Dental phobia is a more serious condition. It's an intense fear or dread. People with dental phobia aren't merely anxious. They are terrified or panic stricken. People with dental phobia have a higher risk of gum disease and early tooth loss.
Dental phobia can be caused by:
- Observation of other people attending complex dental treatments
- Previous bad experience with dental treatment
- Fear of pain and injections
Tips To Overcome Dental Phobia:
1. Communication skills, Rapport and Trust building: It is important for dental practitioners to have a positive behaviour, attitude and communicative stance. Dental practitioners should establish a direct approach by communicating with the patient in a friendly, calm and non-judgmental manner, using appropriate vocabulary and avoiding negative phases.
Positive eye-contact, friendly facial expressions and positive gestures are essential to achieve an empathetic relationship between the patient and dental practitioner.
2. Imagination: Try distracting yourself.
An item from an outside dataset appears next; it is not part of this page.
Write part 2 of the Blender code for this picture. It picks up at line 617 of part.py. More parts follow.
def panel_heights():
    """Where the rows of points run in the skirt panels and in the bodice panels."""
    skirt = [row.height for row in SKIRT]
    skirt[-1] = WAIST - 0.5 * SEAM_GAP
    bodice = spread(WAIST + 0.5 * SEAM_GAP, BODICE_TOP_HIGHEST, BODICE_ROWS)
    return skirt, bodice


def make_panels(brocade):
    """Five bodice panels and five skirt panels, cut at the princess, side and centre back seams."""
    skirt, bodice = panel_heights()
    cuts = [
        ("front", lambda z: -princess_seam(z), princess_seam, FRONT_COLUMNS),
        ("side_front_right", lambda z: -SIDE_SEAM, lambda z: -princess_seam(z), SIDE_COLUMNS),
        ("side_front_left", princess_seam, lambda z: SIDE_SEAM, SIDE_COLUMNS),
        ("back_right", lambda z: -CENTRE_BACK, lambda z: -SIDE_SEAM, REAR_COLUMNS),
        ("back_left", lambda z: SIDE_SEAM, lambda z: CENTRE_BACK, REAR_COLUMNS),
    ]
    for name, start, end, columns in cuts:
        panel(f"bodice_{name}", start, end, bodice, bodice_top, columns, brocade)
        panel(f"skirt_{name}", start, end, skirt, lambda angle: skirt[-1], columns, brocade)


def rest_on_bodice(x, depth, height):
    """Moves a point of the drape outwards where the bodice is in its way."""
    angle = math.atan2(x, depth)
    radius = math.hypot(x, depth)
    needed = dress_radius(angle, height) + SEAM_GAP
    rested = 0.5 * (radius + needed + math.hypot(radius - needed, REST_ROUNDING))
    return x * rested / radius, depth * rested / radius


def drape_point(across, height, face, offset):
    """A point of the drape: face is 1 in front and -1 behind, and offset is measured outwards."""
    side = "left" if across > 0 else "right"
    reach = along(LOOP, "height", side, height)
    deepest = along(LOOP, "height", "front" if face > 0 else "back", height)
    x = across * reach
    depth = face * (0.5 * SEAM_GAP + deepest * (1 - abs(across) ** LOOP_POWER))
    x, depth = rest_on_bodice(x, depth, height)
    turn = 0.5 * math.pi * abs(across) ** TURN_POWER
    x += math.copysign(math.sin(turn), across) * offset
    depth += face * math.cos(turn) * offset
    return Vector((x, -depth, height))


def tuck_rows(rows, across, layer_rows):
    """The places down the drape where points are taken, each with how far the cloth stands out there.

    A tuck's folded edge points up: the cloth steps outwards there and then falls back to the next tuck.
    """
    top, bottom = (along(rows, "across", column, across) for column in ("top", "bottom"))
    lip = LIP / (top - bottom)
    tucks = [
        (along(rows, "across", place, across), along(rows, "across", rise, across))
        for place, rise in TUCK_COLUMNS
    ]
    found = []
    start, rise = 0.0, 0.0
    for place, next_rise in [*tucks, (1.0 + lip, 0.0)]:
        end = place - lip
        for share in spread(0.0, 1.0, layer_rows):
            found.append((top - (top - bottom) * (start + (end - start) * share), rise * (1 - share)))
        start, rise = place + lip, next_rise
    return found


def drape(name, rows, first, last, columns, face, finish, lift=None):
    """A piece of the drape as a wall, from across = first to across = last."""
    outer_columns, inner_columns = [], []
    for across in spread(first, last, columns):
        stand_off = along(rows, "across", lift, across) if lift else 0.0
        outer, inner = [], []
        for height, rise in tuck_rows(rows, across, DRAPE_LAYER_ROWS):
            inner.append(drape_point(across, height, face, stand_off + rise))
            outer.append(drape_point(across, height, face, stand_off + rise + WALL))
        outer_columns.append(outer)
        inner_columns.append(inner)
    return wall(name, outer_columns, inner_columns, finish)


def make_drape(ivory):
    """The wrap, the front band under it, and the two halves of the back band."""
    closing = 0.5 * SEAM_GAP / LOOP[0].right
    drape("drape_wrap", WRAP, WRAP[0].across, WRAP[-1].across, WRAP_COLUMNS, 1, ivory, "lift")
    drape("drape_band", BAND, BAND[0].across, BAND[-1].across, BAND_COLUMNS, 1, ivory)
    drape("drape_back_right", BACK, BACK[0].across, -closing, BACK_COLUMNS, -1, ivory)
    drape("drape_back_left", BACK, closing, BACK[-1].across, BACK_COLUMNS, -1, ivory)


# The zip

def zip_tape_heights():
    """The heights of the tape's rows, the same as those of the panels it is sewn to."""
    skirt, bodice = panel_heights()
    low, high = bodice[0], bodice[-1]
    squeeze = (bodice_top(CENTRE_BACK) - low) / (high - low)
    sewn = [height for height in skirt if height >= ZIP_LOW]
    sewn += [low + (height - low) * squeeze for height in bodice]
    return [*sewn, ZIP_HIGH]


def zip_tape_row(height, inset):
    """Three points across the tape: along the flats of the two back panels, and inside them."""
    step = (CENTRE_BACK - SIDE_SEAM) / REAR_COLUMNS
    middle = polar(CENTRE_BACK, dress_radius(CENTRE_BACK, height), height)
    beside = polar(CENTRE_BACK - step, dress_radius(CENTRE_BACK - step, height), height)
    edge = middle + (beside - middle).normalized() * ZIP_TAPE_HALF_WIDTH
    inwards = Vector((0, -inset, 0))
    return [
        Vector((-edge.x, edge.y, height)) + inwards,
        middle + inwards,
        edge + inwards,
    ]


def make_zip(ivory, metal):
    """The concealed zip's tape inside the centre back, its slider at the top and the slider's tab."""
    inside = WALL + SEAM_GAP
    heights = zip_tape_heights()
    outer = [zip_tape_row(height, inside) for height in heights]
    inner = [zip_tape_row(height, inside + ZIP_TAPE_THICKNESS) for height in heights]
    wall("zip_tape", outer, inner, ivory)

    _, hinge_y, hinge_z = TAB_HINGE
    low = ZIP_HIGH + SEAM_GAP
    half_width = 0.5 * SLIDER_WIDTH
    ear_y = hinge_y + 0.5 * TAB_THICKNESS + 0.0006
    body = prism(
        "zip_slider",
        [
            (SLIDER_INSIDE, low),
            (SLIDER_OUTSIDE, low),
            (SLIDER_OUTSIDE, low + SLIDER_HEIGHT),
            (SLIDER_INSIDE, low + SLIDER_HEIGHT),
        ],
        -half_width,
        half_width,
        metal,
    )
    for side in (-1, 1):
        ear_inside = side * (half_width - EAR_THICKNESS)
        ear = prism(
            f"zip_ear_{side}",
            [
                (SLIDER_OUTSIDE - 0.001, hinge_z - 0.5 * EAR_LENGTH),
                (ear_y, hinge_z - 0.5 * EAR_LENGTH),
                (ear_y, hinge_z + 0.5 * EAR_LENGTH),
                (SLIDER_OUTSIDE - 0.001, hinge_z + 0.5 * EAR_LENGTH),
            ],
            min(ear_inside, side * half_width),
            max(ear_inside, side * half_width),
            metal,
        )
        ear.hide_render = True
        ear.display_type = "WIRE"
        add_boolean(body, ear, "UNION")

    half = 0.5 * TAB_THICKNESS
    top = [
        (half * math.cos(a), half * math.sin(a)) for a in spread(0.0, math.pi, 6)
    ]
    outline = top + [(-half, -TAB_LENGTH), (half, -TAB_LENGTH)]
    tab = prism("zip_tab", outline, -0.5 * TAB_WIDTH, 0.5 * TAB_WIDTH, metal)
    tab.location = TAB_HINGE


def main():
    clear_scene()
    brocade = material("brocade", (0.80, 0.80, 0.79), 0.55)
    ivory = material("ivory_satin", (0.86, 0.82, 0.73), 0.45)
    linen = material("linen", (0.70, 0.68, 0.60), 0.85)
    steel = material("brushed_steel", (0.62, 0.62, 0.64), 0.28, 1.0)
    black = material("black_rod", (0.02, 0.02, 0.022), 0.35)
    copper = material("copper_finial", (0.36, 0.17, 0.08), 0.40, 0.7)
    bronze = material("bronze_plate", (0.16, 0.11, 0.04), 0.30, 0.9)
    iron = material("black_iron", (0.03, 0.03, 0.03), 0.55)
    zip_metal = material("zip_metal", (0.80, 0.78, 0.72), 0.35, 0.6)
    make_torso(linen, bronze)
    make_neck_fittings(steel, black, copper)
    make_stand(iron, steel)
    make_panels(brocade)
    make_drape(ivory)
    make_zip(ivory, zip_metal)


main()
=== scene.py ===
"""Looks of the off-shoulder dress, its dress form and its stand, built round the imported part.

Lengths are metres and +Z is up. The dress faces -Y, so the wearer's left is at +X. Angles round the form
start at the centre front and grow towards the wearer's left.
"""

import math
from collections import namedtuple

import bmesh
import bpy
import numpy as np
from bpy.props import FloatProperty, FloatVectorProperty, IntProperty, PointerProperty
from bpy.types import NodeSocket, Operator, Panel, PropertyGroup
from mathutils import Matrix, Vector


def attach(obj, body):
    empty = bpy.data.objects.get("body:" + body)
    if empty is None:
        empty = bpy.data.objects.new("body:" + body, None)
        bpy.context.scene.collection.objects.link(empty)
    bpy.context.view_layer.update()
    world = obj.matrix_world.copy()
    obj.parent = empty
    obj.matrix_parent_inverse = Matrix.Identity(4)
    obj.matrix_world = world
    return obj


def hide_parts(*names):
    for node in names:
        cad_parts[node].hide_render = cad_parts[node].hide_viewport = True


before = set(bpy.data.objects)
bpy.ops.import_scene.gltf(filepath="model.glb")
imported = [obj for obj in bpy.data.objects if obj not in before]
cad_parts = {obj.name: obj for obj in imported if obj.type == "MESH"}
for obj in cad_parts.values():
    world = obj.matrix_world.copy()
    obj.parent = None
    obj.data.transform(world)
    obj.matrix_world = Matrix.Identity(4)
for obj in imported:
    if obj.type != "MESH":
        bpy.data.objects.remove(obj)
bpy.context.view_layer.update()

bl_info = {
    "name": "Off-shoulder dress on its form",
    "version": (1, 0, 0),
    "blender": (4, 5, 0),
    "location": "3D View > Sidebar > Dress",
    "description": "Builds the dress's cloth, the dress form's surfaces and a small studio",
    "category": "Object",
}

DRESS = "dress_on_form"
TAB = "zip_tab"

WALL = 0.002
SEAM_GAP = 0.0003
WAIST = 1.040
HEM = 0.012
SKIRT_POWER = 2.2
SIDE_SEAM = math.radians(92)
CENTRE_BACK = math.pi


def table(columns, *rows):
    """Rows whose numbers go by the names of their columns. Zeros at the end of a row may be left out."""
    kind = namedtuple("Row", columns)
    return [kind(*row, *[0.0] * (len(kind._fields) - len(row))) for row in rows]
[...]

Especially think of anything that will help you relax.
3. Education: Sometimes fear of unknown can be a cause to a fear of dentist. Speak with your dentist about what to expect and what is going to be done on your dental visit.
4. Relaxation: Relaxation exercises include controlled breathing. This will help relax your muscles and slow your heartbeat.
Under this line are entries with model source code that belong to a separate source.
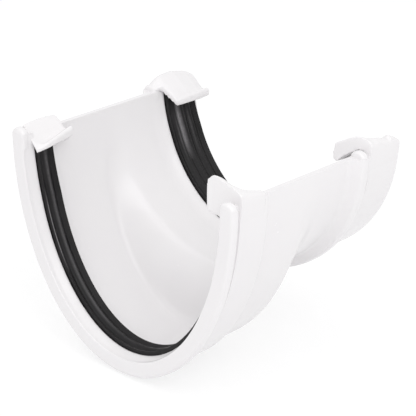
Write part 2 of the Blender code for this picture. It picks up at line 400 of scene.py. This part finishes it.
clipLook = {
    "voxel": 0.39, "voxelQuick": 0.6, "smooth": 3, "softness": 0.5, "rings": 6, "cuts": 4,
    # the band's face, out from the middle and out from the channel
    "face": 60.4, "band": 4.4,
    # the outside: heights with how proud of the band, and shares of the ridge's height with how far
    # past the face
    "cheek": [(-12.0, -0.3), (-8.0, -0.05), (-4.0, 0.22)], "shoulder": [(0.3, 0.55), (0.78, 0.1)],
    # how far the slope bows up between ridge and fold
    "crown": 0.4,
    # the lip's upper and lower edges, in shares of its height
    "turn": 0.26, "nose": [(0.25, 0.4), (0.0, 1.1)], "chin": 0.25, "chinMost": 2.2, "chinTop": 0.7,
    # the hollow: its corners in from the face, its least gaps from the lip, and how low its roof may go
    "wall": 4.6, "wallGap": 0.5, "shelf": 2.4, "shelfGap": 0.3, "roofLow": -7.2, "sag": 0.45,
    # the strap's side, what is left over the hollow, and the height at which the side's inside ends
    "thick": 1.5, "skin": 1.2, "sideTop": -1.0,
    # how far in the heel has faded out, and where the slant begins
    "tip": 15.8, "slantFrom": 5.4,
}

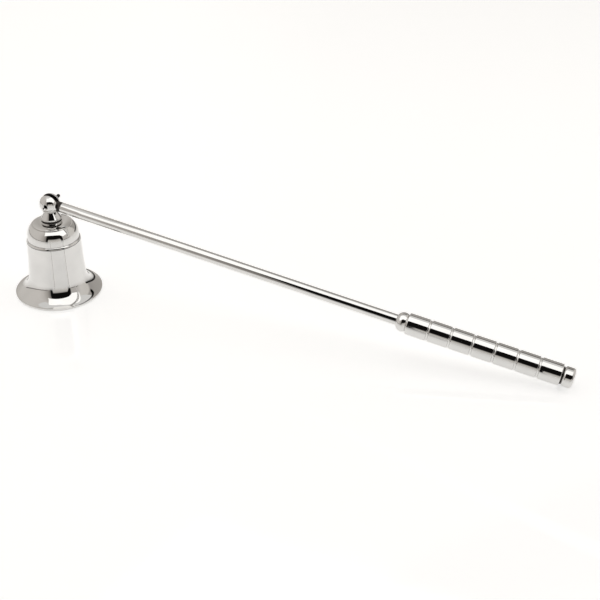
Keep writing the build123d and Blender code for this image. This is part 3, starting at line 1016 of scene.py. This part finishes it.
world = bpy.data.worlds.new("studio")
bpy.context.scene.world = world
world.use_nodes = True
world.node_tree.nodes["Background"].inputs["Color"].default_value = linear("#EEEDEB")


floorFinish = {"colour": "#F2F2F1", "lift": 0.57, "roughness": 0.08, "ior": 1.45}


def whiteBoard(f):
    # white board under a gloss lacquer: it keeps the object's shadow, mirrors the walls at a low
    # angle and is lifted to white where it is looked at, straight or in the metal
    material, tree = newMaterial("lacqueredBoard")
    board = addNode(tree, "ShaderNodeBsdfDiffuse", {"Color": linear(f["colour"])})
    ray = addNode(tree, "ShaderNodeLightPath")
    direct = addNode(tree, "ShaderNodeMath", {"operation": "MAXIMUM"},
                     {0: ray.outputs["Is Camera Ray"], 1: ray.outputs["Is Glossy Ray"]})
    looked = addNode(tree, "ShaderNodeMath", {"operation": "MAXIMUM"},
                     {0: direct.outputs["Value"], 1: ray.outputs["Is Transmission Ray"]})
    share = addNode(tree, "ShaderNodeMath", {"operation": "MULTIPLY", 1: f["lift"]},
                    {0: looked.outputs["Value"]})
    lift = addNode(tree, "ShaderNodeEmission", {"Color": linear("#FFFFFF")},
                   {"Strength": share.outputs["Value"]})
    lifted = addNode(tree, "ShaderNodeAddShader", links={
        0: board.outputs["BSDF"], 1: lift.outputs["Emission"],
    })
    lacquer = addNode(tree, "ShaderNodeBsdfGlossy", {
        "Color": linear("#FFFFFF"), "Roughness": f["roughness"],
    })
    edgeOn = addNode(tree, "ShaderNodeFresnel", {"IOR": f["ior"]})
    both = addNode(tree, "ShaderNodeMixShader", links={
        0: edgeOn.outputs["Fac"], 1: lifted.outputs["Shader"], 2: lacquer.outputs["BSDF"],
    })
    addNode(tree, "ShaderNodeOutputMaterial", links={"Surface": both.outputs["Shader"]})
    return material


floorMesh = bmesh.new()
bmesh.ops.create_grid(floorMesh, x_segments=1, y_segments=1, size=tent["floorReach"] * mm)
staged(floorMesh, "floor", whiteBoard(floorFinish), seen=True)
print("made the studio")

bpy.context.scene.view_settings.view_transform = "Standard"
5. Distraction - Distraction technique includes listening to music, fiddling with a stress ball, counting to yourself.
5. Conscious Sedation : Sedatives helps the patient to relax and tolerate unpleasant procedures.
Avoiding the dentist may have emotional costs as well. Discolored or damaged teeth can make people self-conscious and insecure. They may smile less or keep their mouths partly closed when they speak. Some people can become so embarrassed about how their teeth look that their personal and professional lives begin to suffer. There is often a serious loss of self-esteem.
Let your dentist know about your fears. You are not alone, and you should not be embarrassed to discuss this phobia with your dentist. Your dentist will help you overcome with this fear so you can get the dental treatment at the earlier stage.